William Blake said that some men could see the world in a grain of sand, and he meant, I believe, that some men could see the portent of things. It is indeed remarkable how little things can sometimes condense the meaning of an entire world. Here’s one such little thing that appeared in my mailbox yesterday. It doesn’t condense the meaning of the world, but it does speak volumes one part of that world for those who have ears to hear.
As a result of the positive shift in attitudes towards mental health, more and more students are seeking out on-campus counseling services. One way of easing the growing burden on counseling centers is to actively promote resilience in your students, to help them acquire the mental fortitude needed to succeed in all areas of collegiate life.

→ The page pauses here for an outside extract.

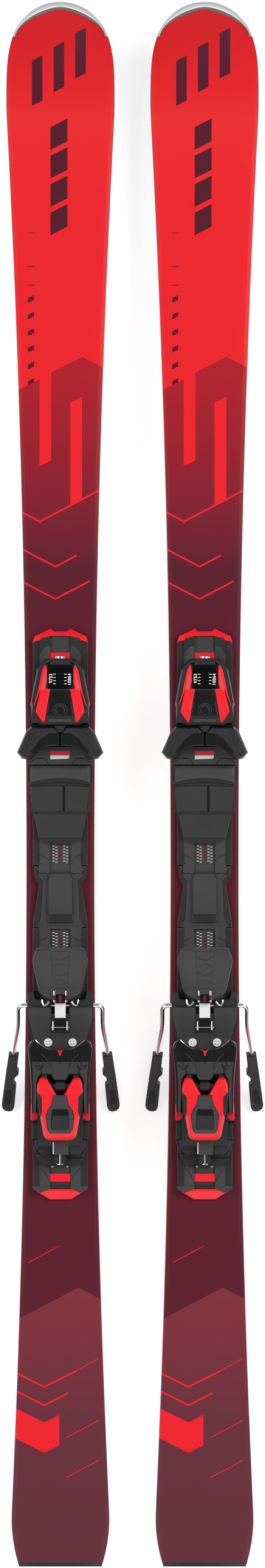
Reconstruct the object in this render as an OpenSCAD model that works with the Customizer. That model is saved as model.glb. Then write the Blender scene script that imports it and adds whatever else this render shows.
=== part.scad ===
// A pair of alpine skis with step-in bindings on adjustable rails.
// +X runs across the skis, +Y towards the tips, +Z up. The brakes are down and the
// heels stand open, so the tips of the brake arms are the lowest points, at Z = 0.

/* [Skis] */
// Distance from one ski's centre line to the other's
ski_spacing = 149.5; // [130:0.5:200]
// Ski length, tail end to tip, measured straight
ski_length = 1617.5; // [1610:0.5:1625]
// Full width at the waist
waist_w = 71; // [68:0.5:74]
// Full width at the shovel
shovel_w = 112.6; // [110:0.1:114]
// Radius of the sidecut arc
sidecut_r = 14700; // [14400:50:15000]
// Place of the waist along the ski
waist_y = -83.75; // [-100:0.25:-60]
// Thickness under the binding
mid_t = 14; // [12:0.5:16]
// Thickness at the tip and the tail
end_t = 5.5; // [5:0.5:6]
// Height of the cambered middle over the two contact lines
camber = 4.5; // [2:0.5:6]
// Rise of the tip over the front contact line
tip_rise = 46; // [40:1:55]
// Rise of the tail over the rear contact line
tail_rise = 9; // [6:1:12]
// Width and height of the steel edges
edge_s = 2.2; // [2:0.1:2.5]
// Width of each sidewall
sidewall_w = 5; // [4:0.5:6]
// Thickness of the top sheet
sheet_t = 0.9; // [0.8:0.1:1.2]

/* [Rails] */
// Half the width of the rail flanges that the bindings hold on to
rail_half = 28.6; // [28.4:0.1:28.7]
// Height of the flanges' underside over the ski
flange_z = 3.2; // [3:0.1:3.4]
// Height of the rails' raised panel
rail_h = 8.5; // [8:0.1:8.6]
// Free play round a rail
rail_play = 0.25; // [0.2:0.05:0.3]
// Front end of the front rail
front_rail_y1 = 154.4; // [153:0.2:156]
// Rear end of the front rail
front_rail_y0 = -82.5; // [-83:0.5:-80]
// Front end of the rear rail
rear_rail_y1 = -148; // [-150:0.5:-147.5]
// Rear end of the rear rail
rear_rail_y0 = -420; // [-424:1:-416]

/* [Toe piece] */
// Height of the toe spring's axis over the ski
toe_axis_z = 24; // [23.5:0.1:24.5]
// Radius of the spring bore in each housing
bore_r = 8.2; // [8:0.1:8.4]
// Place of the wing pivots across the ski
wing_x = 26; // [25.5:0.1:26.5]
// Place of the wing pivots along the ski
wing_y = 54; // [53.5:0.1:54.5]
// Radius of the wing pivot pins
wing_pin_r = 3; // [2.5:0.1:3.5]
// Top of the gliding plate that the boot stands on
afd_top = 19.8; // [19:0.2:20]

/* [Heel piece] */
// Place of the heel cup's pivot along the ski
cup_y = -318; // [-319:0.5:-317]
// Height of the heel cup's pivot over the ski
cup_z = 28; // [27:0.5:29]
// Place of the lever's pivot along the ski
lever_y = -310; // [-311:0.5:-309]
// Height of the lever's pivot over the ski
lever_z = 50; // [49:0.5:51]

/* [Brake] */
// Place of the arms' pivot along the ski
brake_y = -227.4; // [-228:0.2:-227]
// Height of the arms' pivot over the ski
brake_z = 13; // [12.8:0.1:13.2]
// Radius of the brake wire
wire_r = 2.4; // [2:0.1:2.6]
// Length of the arms from the pivot to the end of the claws
arm_length = 129; // [125:1:135]
// Thickness of the claws
claw_t = 9; // [8:0.5:10]
// Height of the ski's contact lines over the claws' lowest points
stand_z = 45; // [42:1:48]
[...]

Affected informality is pervasive, and just what you would expect in a world where people have no real friends with which to contrast total strangers. The author of this message does not know me and did not even type my first name in this breezy, computer-generated salutation. (The flight to first names also sidesteps the troublesome question of honorifics, where the catch-all Ms. was no sooner invented, then the peril of “misgendering” was invented.)

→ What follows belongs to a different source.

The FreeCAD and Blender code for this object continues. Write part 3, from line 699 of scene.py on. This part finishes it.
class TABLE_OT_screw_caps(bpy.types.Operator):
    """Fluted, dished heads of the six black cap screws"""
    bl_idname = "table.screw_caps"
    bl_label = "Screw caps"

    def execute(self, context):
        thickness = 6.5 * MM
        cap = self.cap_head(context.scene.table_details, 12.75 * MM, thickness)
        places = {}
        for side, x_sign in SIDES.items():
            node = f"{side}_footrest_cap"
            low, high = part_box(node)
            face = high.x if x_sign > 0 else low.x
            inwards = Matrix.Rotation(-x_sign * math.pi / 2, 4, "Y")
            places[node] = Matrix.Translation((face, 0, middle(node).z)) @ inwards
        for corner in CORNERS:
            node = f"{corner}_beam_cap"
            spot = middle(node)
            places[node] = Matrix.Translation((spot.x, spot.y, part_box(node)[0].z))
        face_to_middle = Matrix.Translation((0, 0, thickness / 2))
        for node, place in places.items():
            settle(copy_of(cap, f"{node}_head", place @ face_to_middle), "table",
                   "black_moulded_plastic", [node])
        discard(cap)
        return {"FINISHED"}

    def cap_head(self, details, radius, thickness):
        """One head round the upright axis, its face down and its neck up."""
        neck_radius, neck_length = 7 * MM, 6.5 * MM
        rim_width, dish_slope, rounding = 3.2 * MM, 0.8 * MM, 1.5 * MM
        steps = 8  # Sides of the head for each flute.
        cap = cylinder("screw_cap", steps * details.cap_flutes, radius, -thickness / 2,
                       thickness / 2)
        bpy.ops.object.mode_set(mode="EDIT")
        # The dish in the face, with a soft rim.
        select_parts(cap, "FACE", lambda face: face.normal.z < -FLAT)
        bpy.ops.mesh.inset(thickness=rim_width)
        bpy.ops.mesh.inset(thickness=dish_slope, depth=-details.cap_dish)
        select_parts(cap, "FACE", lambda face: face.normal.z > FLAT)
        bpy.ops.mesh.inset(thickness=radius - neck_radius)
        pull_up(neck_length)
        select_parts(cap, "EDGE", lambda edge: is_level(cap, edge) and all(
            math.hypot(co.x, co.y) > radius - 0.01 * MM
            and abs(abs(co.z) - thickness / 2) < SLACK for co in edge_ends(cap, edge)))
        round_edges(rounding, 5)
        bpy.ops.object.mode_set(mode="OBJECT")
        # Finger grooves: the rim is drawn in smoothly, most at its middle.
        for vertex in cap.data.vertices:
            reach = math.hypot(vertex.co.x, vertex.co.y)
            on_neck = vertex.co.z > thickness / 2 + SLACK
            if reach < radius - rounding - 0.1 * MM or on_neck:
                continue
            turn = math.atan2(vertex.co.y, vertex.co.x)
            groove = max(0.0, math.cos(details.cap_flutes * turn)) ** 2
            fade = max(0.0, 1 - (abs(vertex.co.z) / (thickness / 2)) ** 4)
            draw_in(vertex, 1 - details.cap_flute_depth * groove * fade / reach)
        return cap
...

Generation snowflake is not, they would have us believe, a passel of crybabies or neurotics, but the natural result of an end to the stigma of mental illness. This is what we call “positive spin,” and it can be applied to any disquieting social development. There is, for instance, no opioid crisis, only a decline in shame over drug addiction, and a corresponding decrease in the number of families who burry their overdosed relatives in the back yard.

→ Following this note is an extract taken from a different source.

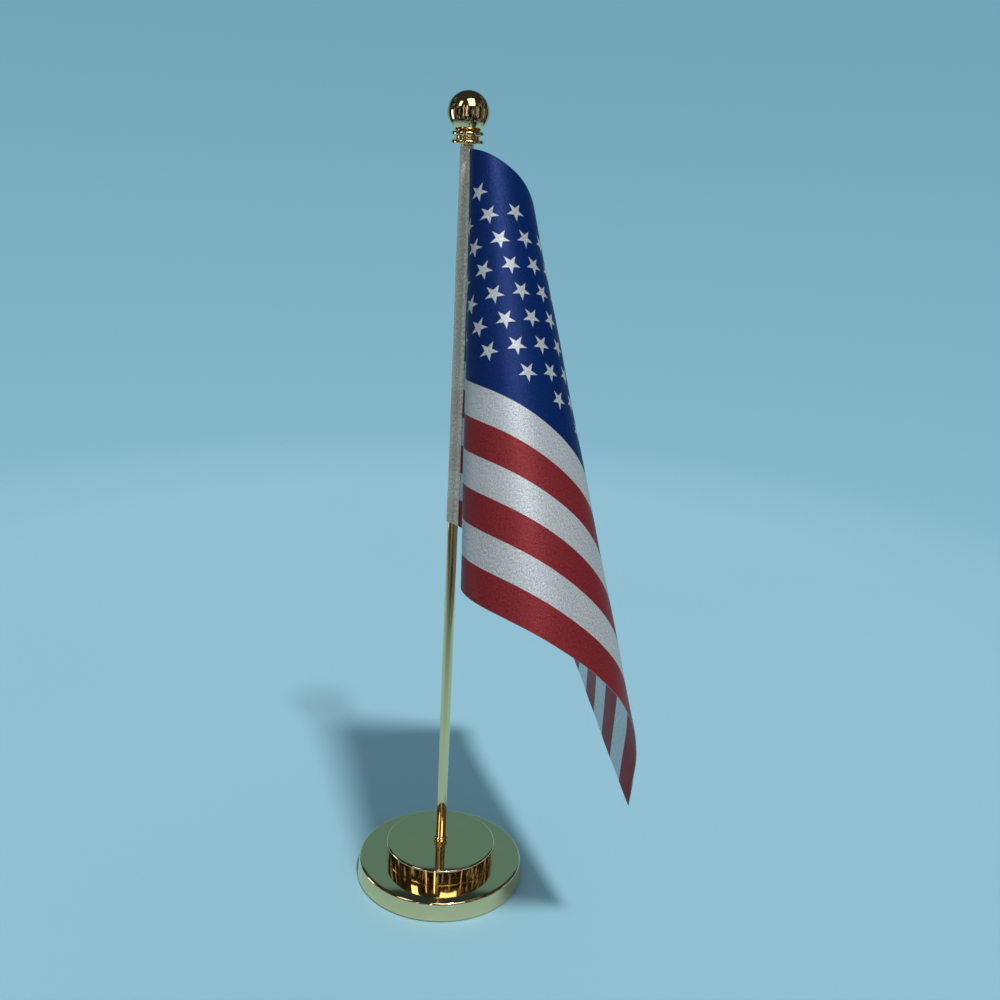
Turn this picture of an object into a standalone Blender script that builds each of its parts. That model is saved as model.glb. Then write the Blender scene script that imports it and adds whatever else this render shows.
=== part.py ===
"""Desk flag stand: weighted two-disc base, plain pole, ball finial and a small sleeved flag.

Frame: metres, +Z up along the pole, origin at the centre of the underside of the foot pad,
+X the side on which the flag leaves the pole, -Y the side to which its front fold reaches.
Run with: blender --background --python part.py
"""

import math

import bmesh
import bpy
import numpy as np
from mathutils import Vector

MM = 0.001

# Clearances between pieces that touch on the real object
GAP = 0.3 * MM
SNUG = 0.2 * MM

# Foot pad and lower disc
PAD_RADIUS = 33.3 * MM
PAD_THICKNESS = 1.2 * MM
DISC_SKIRT_Z = 0.4 * MM
DISC_FOOT_RADIUS = 35.3 * MM
DISC_RIM_RADIUS = 34.4 * MM
DISC_TOP_Z = 8.25 * MM
DISC_ROUND = 1.1 * MM
SHELL_WALL = 1.0 * MM

# Upper disc, which stands on the lower one
DRUM_RADIUS = 23.0 * MM
DRUM_HEIGHT = 7.06 * MM
DRUM_ROUND = 0.8 * MM
DRUM_BOTTOM_Z = DISC_TOP_Z + GAP
DRUM_TOP_Z = DISC_TOP_Z + DRUM_HEIGHT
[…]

The end of this stigma has placed a “burden” on the poor people who ended the stigma, and whose job its is to deal with all of these crushed flowers. So they kick it to the professors who already have their hands full teaching math, science and, dare I say it, geography. We are now asked to add “resilience” and “mental fortitude” to the curriculum, perhaps by setting students adrift in a small lifeboat for three weeks.
And professors who lack the mental fortitude to use the lifeboat strategy are invited by the senders of this message to fly to Washington, pay the sender a large fee, and
paint the town red attend a conference with speakers and a workshop.
It’s not the world in a grain of sand, but it is my world in fifty-eight words.